Unlike previous strategies that aimed to work through the ‘3-D’ framework of diplomacy, development and defence, this NSS urges a ‘transition from an aid-focused relationship with Africa to a trade- and investment-focused relationship, favouring partnerships with capable, reliable states.’ It discards engaging with all African states, using multilateral institutions and development assistance.

The NSS’ pullback from Africa is already reflected in 2025 events, such as Trump’s dismantling of the US Agency for International Development and withdrawal from multilateral organisations. These include the United Nations’ Economic Commission for Africa and Office of the Special Adviser on Africa, and the 43-nation Partnership for Atlantic Cooperation.

These and other US actions, such as tariffs and visa bans, are cutting away the policy tools needed to achieve many of Trump’s declared goals. As of mid-January 2026, Africans from 39 countries were totally or partially banned from receiving immigrant visas.

The US also widened its requirement for visa applicants, mostly from Africa, to pay (refundable) bonds of up to US$15 000 for business or travel visas. These frictions will hinder the commercial diplomacy goals the US has publicised.

To advance their own interests and build a sustainable win-win partnership, African governments must become more strategic and targeted in their relationships with the US – and creative in how they pursue them. Five actionable steps should be considered.

First, African governments should clearly articulate their strategic interests, focusing on how bilateral US relations can advance their national development goals. Sharply defining their needs can reduce the risk of getting ensnared in unforeseen US policy shifts.

The development of critical minerals is a promising area of mutual interest, as the US seeks African partners to secure supply chains and Africans seek to have their minerals processed at home, not mainly in China. While Trump’s administration has significantly reduced development aid, it appears committed to health programming and infrastructure, which is essential to many African countries.

Second, countries should bolster their diplomatic presence and visibility in Washington, DC to more energetically advocate for their interests and engage US leaders. Trump’s administration operates more on personal than institutional relationships.

Third, African governments must widen their self-advocacy beyond the US federal government to engage American businesses, diasporas, academia, civil society and non-government organisations – plus individual US states. States have untapped reservoirs of goodwill, resources and know-how relevant to many African countries, and they may be free of the political constraints facing federal institutions and agencies.

The fourth step is to adapt negotiating strategies. African leaders should scrutinise Trump’s negotiating style to tailor strategies that address US interests while safeguarding their nations’ priorities. This requires a realistic recognition of the transactional nature of this US administration.

Fifth, even as the US administration favours bilateral negotiations, African nations should bolster and unify multilateral platforms to apply their leverage in dealing with America.
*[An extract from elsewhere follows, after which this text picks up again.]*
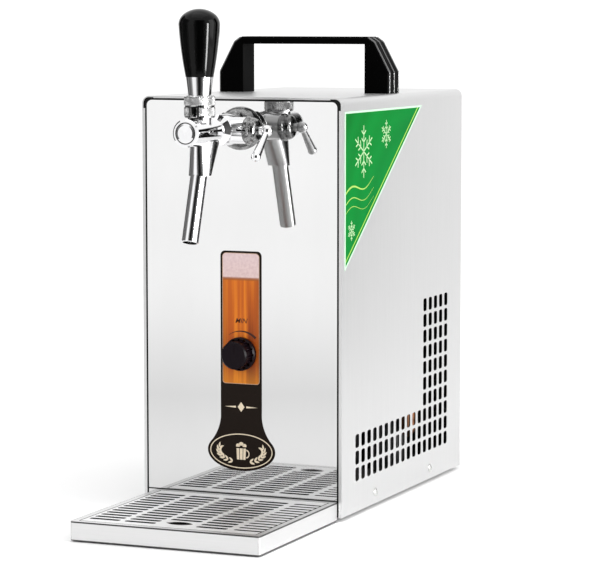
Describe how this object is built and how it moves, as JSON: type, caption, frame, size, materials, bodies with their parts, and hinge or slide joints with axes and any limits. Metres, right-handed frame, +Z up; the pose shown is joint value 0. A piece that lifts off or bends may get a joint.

This vital strategy means strengthening the African Union and the continent’s regional economic communities.

Trump’s 2025 NSS reflects a transformative shift in US-Africa relations, characterised by a transactional US approach that prioritises limited US interests over collaboration and development.

To protect their interests, African governments should respond by expanding their options rather than reflexively excluding the US. Trump and his administration acknowledge leverage – and Africa’s growing population, economic potential and natural resources offer ingredients of power and leverage that African countries should develop.

With that vital, cooperative step – and by sharply defining their strategic priorities and strengthening their diplomatic capabilities – African countries can adjust and sustain productive relations with the US and better advance their development.